Raising Your Baseline

Raising Your Baseline

2 Minute Read

Most training days cannot, by definition, be outliers.

Why Peaks Mislead

Most athletes intuitively feel that progress is shown through raising their peak performance (their ceiling). This means running a faster 5K, putting a new max weight on the bar, or hitting a harder workout than ever before. 

Those moments are validating, like proof that the training is working. And there is absolutely nothing wrong with enjoying that success. But peak performances are rare. They depend on sleep, nutrition, weather, mood, and straight-up luck.

If our measure of progress is based on peak days, we set ourselves up for frustration. Because most training days cannot, by definition, be outliers.

 

The Power of Averages

We don't care about our best possible performance. We care about what an average day looks like, and how it's improving. That’s where long-term progress lives.

Most training sessions are average. By definition. That means if we want to get faster, stronger, and more consistent, the highest-impact strategy is to slowly raise the level of our everyday training (our baseline).

When your easy run pace improves or your long run starts feeling smooth, that’s a much bigger deal than hitting one heroic workout. Because averages compound. And a higher baseline lifts everything else with it.

 

Psychological Stability

Another overlooked benefit of focusing on your baseline is psychological stability. Peaks are exciting, but they also create a dangerous cycle of comparison: 

Why can’t I hit that pace again?

Did I lose fitness?

Am I falling behind?

This thinking pulls us into self-doubt whenever conditions aren’t perfect. But when the focus shifts to the baseline, a single bad day doesn’t carry so much weight. You stop obsessing over your highs and lows and instead track the slow climb of your average. That steadiness makes your training, and your mindset, more resilient.

 

Life is What We Focus On

What’s wrong is always available, but so is what’s right.

Our lives and our reality are what we focus on. If our attention is locked onto rare peak performances, life becomes a disappointment as most days just can't compare. If we focus on outlier sessions with terrible performance, we get the same result: frustration, negativity, and doubt. In either case, we're missing the point of training. 
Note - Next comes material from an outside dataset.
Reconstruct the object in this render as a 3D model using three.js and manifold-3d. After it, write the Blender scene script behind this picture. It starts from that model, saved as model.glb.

Life is what you focus on. Focus on what matters. Most of life is lived in our baseline. Put your effort and focus here. That’s where real progress lives.

When we commit to that, we begin to see consistency, growth, and strength for what they are: proof that we are steadily moving forward.

 

Wrap It Up

Stop worrying about whether today’s run was your best ever. It won’t be. What matters is that your average day improves, just a little bit, over a long period of time. That’s how you know you’re moving forward.

And when the baseline rises, the future gets easier. Because even on your worst day, you’re still far ahead of where you started.

And with this mindset, we can build a routine we love, and train consistently.